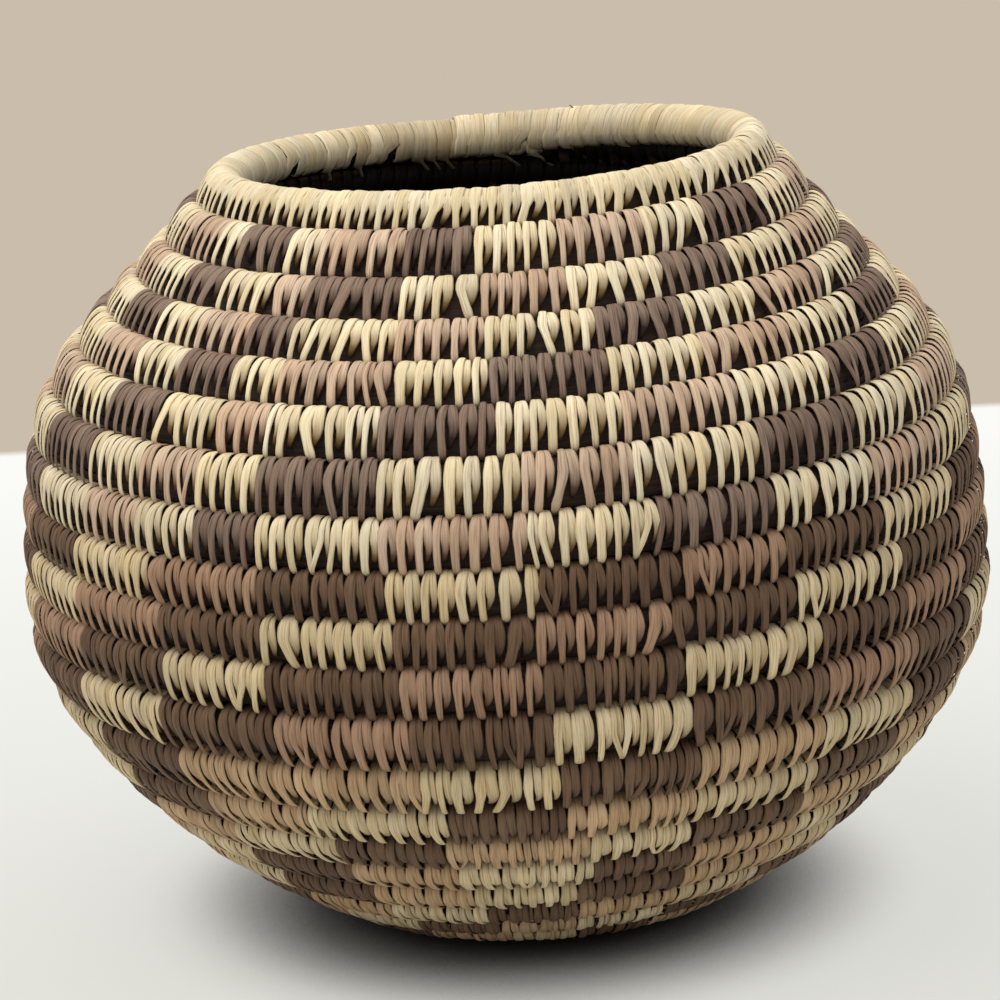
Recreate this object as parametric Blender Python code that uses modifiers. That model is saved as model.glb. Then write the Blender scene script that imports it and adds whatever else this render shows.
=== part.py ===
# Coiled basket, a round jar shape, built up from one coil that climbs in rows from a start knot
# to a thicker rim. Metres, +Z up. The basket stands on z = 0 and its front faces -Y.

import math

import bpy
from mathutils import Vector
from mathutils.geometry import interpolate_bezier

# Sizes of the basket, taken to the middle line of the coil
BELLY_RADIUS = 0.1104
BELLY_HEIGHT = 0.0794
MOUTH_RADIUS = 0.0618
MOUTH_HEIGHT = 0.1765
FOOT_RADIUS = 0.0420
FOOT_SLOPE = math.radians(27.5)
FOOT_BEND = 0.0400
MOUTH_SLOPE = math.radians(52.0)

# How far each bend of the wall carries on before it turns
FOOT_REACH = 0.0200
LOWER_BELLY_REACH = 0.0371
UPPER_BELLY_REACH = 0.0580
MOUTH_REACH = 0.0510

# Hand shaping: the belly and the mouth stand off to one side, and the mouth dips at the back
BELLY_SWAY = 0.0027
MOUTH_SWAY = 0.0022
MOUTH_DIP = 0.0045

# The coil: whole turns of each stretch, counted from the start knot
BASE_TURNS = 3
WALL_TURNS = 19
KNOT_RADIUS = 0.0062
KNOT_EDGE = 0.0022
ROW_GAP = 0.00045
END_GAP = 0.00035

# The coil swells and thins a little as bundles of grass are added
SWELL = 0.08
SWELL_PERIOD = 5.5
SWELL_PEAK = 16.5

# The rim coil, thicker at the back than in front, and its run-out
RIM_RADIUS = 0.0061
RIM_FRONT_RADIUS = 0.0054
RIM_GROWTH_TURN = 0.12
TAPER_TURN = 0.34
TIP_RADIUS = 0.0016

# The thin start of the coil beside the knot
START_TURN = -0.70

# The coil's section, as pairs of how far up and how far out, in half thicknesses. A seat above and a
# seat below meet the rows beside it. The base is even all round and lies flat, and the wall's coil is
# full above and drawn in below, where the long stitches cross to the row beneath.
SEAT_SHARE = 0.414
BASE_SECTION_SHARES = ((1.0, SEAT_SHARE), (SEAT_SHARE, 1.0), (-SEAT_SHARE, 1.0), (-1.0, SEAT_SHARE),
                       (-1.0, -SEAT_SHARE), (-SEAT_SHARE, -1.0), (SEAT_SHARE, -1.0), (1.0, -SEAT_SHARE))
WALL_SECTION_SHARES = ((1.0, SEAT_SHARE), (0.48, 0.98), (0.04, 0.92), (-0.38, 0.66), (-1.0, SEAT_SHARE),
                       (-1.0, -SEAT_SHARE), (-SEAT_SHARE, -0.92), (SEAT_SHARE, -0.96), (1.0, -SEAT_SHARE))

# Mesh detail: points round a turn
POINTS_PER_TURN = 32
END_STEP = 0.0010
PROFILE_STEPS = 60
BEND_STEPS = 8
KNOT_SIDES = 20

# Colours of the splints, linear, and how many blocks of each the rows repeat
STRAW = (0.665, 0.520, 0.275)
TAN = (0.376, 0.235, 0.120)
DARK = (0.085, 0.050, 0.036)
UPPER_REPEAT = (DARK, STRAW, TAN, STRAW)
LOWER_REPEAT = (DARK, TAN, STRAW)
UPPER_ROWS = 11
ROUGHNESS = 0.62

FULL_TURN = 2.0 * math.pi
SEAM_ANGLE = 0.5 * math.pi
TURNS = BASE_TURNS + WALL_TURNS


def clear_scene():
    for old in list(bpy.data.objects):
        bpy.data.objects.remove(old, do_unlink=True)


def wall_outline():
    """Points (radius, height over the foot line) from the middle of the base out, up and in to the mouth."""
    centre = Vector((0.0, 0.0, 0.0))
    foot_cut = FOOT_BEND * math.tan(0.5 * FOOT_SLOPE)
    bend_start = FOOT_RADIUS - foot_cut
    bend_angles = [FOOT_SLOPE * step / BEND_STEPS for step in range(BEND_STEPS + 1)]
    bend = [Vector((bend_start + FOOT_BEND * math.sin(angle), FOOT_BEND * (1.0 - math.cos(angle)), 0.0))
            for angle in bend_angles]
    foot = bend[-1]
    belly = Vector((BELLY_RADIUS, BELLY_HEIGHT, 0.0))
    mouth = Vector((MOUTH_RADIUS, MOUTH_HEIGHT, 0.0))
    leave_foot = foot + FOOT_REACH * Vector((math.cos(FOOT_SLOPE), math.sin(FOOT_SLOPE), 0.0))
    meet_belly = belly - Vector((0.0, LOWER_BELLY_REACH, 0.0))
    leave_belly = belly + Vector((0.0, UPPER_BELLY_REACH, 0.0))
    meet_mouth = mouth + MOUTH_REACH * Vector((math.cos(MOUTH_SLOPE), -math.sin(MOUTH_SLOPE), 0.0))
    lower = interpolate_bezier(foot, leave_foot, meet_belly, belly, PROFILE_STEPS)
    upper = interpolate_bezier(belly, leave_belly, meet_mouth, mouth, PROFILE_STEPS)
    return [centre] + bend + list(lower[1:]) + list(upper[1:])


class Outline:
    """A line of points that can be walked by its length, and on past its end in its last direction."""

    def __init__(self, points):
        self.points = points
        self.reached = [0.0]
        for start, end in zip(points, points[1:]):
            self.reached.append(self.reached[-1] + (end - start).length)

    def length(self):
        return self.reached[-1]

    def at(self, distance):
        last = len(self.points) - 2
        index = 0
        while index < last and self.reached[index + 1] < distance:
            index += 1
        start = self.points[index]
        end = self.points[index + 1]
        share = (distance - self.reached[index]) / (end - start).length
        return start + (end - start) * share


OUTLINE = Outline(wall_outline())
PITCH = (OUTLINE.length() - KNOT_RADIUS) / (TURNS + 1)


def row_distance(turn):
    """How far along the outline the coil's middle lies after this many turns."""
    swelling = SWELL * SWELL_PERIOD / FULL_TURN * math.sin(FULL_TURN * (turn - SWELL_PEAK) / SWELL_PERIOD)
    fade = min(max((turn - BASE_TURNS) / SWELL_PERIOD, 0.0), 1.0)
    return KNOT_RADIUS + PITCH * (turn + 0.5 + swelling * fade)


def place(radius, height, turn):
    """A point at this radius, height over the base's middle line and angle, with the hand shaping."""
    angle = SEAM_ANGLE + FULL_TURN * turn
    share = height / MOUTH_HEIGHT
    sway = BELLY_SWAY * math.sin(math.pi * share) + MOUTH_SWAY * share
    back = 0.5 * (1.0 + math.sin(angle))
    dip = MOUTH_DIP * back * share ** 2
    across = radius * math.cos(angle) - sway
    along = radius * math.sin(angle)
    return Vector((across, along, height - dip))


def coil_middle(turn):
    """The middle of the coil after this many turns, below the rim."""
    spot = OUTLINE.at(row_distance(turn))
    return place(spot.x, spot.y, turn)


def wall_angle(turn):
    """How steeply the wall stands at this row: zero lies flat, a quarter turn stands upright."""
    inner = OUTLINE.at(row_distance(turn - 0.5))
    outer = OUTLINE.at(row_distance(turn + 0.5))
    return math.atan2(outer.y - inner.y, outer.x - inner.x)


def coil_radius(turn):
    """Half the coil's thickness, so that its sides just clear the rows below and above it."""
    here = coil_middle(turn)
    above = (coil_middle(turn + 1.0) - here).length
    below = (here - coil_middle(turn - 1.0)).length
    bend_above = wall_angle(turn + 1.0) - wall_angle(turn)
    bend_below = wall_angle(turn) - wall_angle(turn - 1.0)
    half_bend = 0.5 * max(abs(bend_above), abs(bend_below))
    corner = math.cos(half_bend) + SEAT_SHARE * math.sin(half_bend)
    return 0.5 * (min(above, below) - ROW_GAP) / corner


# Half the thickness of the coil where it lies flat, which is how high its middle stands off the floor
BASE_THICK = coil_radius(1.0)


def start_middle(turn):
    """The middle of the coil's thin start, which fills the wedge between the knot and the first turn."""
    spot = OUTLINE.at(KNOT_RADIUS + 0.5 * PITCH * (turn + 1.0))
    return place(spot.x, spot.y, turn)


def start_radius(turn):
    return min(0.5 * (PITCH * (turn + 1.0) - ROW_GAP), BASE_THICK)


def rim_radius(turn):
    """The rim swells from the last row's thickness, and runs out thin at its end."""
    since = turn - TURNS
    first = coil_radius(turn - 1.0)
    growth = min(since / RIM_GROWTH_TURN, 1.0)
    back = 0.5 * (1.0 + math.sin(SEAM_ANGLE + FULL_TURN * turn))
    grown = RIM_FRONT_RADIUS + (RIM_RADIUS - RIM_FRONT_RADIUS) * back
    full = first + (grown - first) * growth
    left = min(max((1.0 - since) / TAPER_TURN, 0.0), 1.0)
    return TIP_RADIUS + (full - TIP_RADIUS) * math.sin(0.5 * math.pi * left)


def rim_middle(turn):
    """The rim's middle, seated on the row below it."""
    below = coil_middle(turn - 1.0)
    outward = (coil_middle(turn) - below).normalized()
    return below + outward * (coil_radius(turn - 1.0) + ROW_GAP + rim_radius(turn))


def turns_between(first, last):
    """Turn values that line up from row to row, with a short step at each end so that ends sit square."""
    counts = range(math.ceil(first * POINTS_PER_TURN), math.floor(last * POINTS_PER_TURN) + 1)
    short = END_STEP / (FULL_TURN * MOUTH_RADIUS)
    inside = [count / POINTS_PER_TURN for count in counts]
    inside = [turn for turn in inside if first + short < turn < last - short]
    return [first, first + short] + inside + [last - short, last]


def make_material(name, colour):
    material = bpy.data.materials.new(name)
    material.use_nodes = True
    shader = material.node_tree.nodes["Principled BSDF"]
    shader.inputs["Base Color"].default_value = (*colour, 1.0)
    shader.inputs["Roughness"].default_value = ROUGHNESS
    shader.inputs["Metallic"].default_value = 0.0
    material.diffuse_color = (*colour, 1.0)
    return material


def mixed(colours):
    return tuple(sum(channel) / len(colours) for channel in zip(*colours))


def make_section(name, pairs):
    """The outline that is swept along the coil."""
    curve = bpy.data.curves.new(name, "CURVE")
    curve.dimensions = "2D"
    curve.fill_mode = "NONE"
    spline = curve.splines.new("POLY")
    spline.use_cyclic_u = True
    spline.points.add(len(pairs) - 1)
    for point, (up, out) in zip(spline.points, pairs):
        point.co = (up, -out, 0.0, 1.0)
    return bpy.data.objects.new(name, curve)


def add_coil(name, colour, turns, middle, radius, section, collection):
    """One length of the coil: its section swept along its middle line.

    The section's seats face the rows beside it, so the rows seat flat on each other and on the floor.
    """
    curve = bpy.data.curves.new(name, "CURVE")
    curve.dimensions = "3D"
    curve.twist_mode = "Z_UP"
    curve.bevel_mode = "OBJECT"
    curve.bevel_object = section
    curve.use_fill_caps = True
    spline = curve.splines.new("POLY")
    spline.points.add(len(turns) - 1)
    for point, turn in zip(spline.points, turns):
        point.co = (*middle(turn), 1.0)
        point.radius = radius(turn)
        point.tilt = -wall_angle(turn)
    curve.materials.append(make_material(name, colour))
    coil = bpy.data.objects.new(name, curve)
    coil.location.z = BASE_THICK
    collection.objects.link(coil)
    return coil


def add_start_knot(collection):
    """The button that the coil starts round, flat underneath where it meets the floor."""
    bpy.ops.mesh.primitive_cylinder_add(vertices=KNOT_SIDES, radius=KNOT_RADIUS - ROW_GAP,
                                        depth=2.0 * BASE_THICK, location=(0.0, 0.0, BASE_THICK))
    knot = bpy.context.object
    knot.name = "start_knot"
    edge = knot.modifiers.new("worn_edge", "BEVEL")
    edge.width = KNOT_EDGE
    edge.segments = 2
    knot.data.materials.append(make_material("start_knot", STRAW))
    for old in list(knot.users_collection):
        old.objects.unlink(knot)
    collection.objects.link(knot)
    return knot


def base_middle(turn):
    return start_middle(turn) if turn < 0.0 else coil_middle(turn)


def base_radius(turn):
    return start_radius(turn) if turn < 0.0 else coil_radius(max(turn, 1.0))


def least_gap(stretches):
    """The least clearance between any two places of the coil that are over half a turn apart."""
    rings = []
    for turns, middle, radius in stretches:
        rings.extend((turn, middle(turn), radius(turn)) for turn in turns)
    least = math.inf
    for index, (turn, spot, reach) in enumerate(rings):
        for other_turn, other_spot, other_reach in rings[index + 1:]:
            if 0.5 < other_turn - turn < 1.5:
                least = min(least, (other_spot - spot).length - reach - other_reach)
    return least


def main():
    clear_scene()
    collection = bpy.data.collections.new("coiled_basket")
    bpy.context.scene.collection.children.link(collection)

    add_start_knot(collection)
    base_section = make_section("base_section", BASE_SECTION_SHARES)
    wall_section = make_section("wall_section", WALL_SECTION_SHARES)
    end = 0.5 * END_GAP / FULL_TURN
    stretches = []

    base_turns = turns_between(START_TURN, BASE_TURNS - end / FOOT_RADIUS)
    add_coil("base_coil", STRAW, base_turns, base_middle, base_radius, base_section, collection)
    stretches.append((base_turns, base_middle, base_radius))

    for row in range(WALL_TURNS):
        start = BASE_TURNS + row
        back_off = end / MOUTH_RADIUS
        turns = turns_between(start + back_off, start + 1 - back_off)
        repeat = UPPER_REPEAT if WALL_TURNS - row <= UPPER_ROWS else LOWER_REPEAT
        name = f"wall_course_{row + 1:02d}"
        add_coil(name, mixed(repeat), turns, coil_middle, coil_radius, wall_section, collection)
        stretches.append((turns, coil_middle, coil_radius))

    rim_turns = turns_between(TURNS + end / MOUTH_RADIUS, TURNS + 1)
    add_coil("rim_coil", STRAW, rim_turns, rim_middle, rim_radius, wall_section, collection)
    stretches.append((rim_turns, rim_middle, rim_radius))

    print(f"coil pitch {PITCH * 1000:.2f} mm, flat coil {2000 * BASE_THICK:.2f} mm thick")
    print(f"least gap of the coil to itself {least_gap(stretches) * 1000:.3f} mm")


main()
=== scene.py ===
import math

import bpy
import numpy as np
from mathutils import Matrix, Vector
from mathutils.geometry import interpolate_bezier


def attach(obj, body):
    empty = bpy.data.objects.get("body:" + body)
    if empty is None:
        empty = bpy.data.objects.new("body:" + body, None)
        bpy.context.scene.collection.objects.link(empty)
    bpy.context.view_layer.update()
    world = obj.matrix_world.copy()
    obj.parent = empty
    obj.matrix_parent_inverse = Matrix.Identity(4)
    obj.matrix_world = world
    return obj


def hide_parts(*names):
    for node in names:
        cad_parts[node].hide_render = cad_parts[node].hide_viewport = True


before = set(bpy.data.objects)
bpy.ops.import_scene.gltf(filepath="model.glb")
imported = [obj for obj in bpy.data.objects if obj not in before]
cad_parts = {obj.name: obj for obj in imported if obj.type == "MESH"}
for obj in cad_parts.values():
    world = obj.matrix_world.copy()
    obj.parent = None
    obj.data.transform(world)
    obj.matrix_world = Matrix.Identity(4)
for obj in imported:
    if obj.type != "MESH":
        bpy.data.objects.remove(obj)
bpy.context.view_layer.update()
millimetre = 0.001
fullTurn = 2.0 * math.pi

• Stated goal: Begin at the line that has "rim_turns = turns_between(TURNS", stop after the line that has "obj.matrix_world = Matrix.Identity(4)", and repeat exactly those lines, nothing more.

• Answer for the task:
    rim_turns = turns_between(TURNS + end / MOUTH_RADIUS, TURNS + 1)
    add_coil("rim_coil", STRAW, rim_turns, rim_middle, rim_radius, wall_section, collection)
    stretches.append((rim_turns, rim_middle, rim_radius))

    print(f"coil pitch {PITCH * 1000:.2f} mm, flat coil {2000 * BASE_THICK:.2f} mm thick")
    print(f"least gap of the coil to itself {least_gap(stretches) * 1000:.3f} mm")


main()
=== scene.py ===
import math

import bpy
import numpy as np
from mathutils import Matrix, Vector
from mathutils.geometry import interpolate_bezier


def attach(obj, body):
    empty = bpy.data.objects.get("body:" + body)
    if empty is None:
        empty = bpy.data.objects.new("body:" + body, None)
        bpy.context.scene.collection.objects.link(empty)
    bpy.context.view_layer.update()
    world = obj.matrix_world.copy()
    obj.parent = empty
    obj.matrix_parent_inverse = Matrix.Identity(4)
    obj.matrix_world = world
    return obj


def hide_parts(*names):
    for node in names:
        cad_parts[node].hide_render = cad_parts[node].hide_viewport = True


before = set(bpy.data.objects)
bpy.ops.import_scene.gltf(filepath="model.glb")
imported = [obj for obj in bpy.data.objects if obj not in before]
cad_parts = {obj.name: obj for obj in imported if obj.type == "MESH"}
for obj in cad_parts.values():
    world = obj.matrix_world.copy()
    obj.parent = None
    obj.data.transform(world)
    obj.matrix_world = Matrix.Identity(4)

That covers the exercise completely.